La hiérarchie : les relations entre individus sont très hiérarchisées ; par exemple, l’aîné est supérieur au cadet et l’homme, à la femme.
Le savoir : Les sociétés africaines sont en général basées sur la gérontocratie. La sagesse, le savoir et l’autorité appartiennent aux plus anciens. L’expérience et la connaissance sont acquises à travers des rites d’initiation, des mises à l’épreuve qui forgent le caractère, le courage et la personnalité de l’individu.
Le mariage : le mariage n’est pas forcement l’union de deux personnes mais avant tout l’union de deux grandes familles. En règle générale, le jeune homme ne choisit pas lui-même sa fiancée car celle-ci peut être désignée dès sa naissance par le chef de famille. Le jeune homme doit faire une prestation matrimoniale (la dot) aux parents de sa fiancée en nature ou en espèce. Cela limite les divorces car la famille de la fiancée est tenue de rembourser la prestation. La polygamie est une pratique courante. Sa justification est d’ordre économique, social ou religieux.
Le mode de succession : il varie selon l’appartenance à un groupe patrilinéaire ou matrilinéaire. Par exemple, chez la plupart des peuples Akan en Côte d’Ivoire, la femme est l’élément central du pouvoir royal, symbole de la stabilité du foyer familial et garante du mode de succession matrilinéaire. Les enfants des sœurs sont par conséquent les héritiers de droit de leurs oncles maternels. Ce principe est valable aussi bien dans l’héritage des biens que dans la transmission du pouvoir monarchique.

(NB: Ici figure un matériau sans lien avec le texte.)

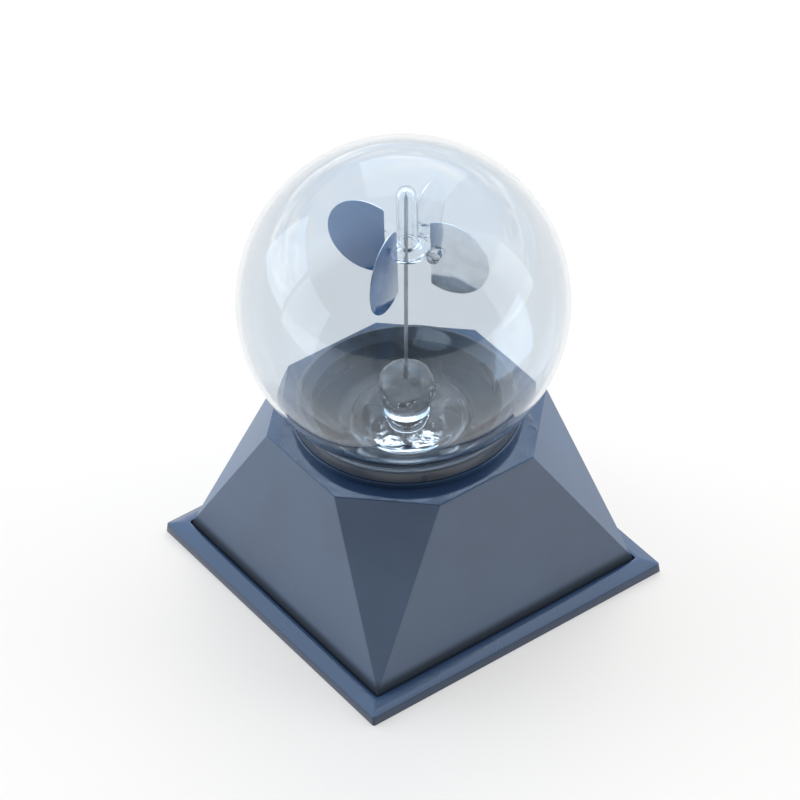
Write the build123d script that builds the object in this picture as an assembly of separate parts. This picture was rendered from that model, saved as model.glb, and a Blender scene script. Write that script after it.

3) Une économie de subsistance très diversifiée

a) Les activités primaires

Les activités économiques en Afrique noire comprenaient la cueillette, l’agriculture, l’élevage, la chasse, la pêche, la récolte de sel, l’exploitation des gisements d’or, de fer etc.

La cueillette était une activité quasi générale, elle se concentrait entre autres, sur la récolte des noix de kola dont les arbres poussaient à l’état sauvage dans les régions forestières et sur la noix de karité dans les zones de savane.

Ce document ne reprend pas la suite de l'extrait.